Board reporting on a workplace project: signal over noise.
Board reporting on a workplace project of several million euros is its own discipline. Too much detail and the board disengages; too little and trust evaporates the moment something shifts. This article describes what board-level reporting should look like across the trajectory and which patterns reliably destroy board confidence.
What the board actually needs to see
Boards need three things from a workplace project update: are we still on the strategy we approved, are the irreversible decisions on track, and what's the current shape of the residual risk. They do not need square-metre breakdowns, design moodboards, or supplier shortlists — those belong in steering committee material. For the underlying governance model, see governance of large workplace projects.
The four-panel report
The pattern that works at this scale is a four-panel update, one to two pages maximum:
- Strategic posture — are we still aligned with the original mandate, yes/no, with rationale if no.
- Decision register status — what's been decided since last board, what's coming up, what's blocked.
- Financial envelope — capex committed vs forecast vs envelope, opex trajectory, lease exposure.
- Risk top-five — what's changed in the risk register, with mitigation status.
Frequency and rhythm
Monthly is right for active phases, quarterly for steady-state execution, exceptional for material shifts. Boards that try to follow workplace projects bi-weekly end up either ignoring the updates or micromanaging the project — neither serves the trajectory.
Exceptional reporting is the most important slot to define explicitly.

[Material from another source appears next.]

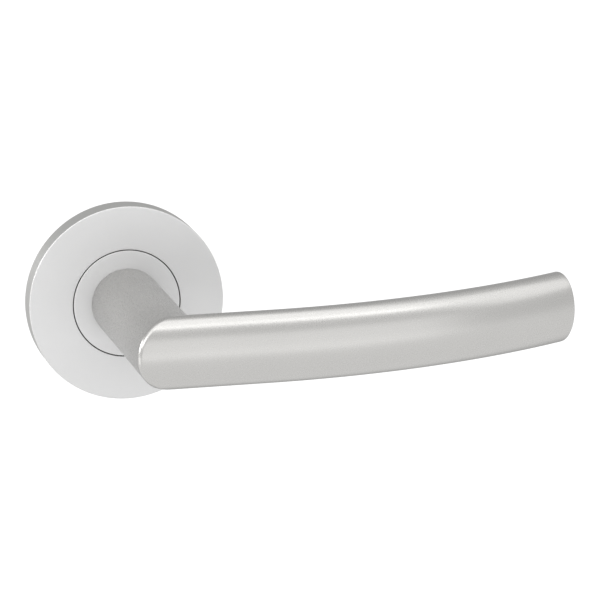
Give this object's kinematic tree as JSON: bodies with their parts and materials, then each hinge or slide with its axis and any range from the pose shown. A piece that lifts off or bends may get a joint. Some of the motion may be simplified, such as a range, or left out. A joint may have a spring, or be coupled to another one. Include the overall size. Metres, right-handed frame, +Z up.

Without a clear trigger for an unscheduled board update (cost shift above X, schedule slip above Y, scope change), bad news always arrives too late.
Patterns that destroy board confidence
Three patterns reliably collapse board trust: switching the format between updates, presenting only good news, and conflating steering committee material with board material. Each one signals that the project leadership doesn't have a stable picture of where it stands.

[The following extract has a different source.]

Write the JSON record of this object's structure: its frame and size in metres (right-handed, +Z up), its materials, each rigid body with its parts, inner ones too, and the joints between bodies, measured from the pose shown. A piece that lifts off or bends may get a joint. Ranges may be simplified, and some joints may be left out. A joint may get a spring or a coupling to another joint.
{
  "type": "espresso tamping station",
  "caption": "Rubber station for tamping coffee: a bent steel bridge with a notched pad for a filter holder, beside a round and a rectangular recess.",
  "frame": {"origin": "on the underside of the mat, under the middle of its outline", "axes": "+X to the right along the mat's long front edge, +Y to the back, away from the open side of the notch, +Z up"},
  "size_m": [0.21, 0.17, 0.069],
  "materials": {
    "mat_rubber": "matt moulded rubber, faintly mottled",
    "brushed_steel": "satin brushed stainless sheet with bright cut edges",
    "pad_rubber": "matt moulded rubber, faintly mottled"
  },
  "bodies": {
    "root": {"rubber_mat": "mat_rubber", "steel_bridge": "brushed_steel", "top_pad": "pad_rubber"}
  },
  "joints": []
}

Consistency of format matters more than elegance of format. A boring report shown the same way every month builds more confidence than a polished one that keeps reinventing itself.

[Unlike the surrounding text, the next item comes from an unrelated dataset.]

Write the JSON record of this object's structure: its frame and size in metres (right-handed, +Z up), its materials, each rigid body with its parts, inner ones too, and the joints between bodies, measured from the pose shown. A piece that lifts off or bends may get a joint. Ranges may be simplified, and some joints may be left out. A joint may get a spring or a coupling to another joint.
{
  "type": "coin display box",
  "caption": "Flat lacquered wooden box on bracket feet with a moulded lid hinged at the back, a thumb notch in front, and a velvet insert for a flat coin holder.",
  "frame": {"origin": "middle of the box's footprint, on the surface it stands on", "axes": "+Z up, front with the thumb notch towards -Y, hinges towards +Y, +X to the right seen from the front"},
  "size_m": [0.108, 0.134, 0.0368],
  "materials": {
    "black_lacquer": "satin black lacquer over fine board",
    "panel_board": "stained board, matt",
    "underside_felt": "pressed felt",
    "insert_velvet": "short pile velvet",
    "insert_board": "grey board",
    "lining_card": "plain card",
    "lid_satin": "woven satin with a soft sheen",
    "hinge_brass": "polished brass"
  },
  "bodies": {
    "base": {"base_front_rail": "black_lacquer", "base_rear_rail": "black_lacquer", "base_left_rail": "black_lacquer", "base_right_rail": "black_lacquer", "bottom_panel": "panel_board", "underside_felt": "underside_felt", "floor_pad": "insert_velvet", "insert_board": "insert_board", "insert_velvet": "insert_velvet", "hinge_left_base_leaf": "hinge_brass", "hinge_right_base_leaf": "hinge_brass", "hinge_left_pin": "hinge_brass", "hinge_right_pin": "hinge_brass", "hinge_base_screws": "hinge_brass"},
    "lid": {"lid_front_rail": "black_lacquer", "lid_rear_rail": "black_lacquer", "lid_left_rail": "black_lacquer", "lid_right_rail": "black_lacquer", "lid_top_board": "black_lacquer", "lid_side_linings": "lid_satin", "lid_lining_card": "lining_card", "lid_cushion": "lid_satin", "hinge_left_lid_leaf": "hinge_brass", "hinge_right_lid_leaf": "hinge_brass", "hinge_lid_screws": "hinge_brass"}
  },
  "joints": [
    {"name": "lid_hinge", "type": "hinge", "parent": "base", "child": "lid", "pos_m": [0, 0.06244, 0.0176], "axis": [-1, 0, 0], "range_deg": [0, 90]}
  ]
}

The role of the independent process director
Reporting is most credible when authored by — or at least signed off by — an independent process director, not the function delivering the project. That separation gives the board confidence that the report is a status, not a sell. For organisations new to projects at this scale, that independence is often the single most important investment in board trust — see our approach and the business case for workplace investment.
Frequently asked questions
Should the board see design progress?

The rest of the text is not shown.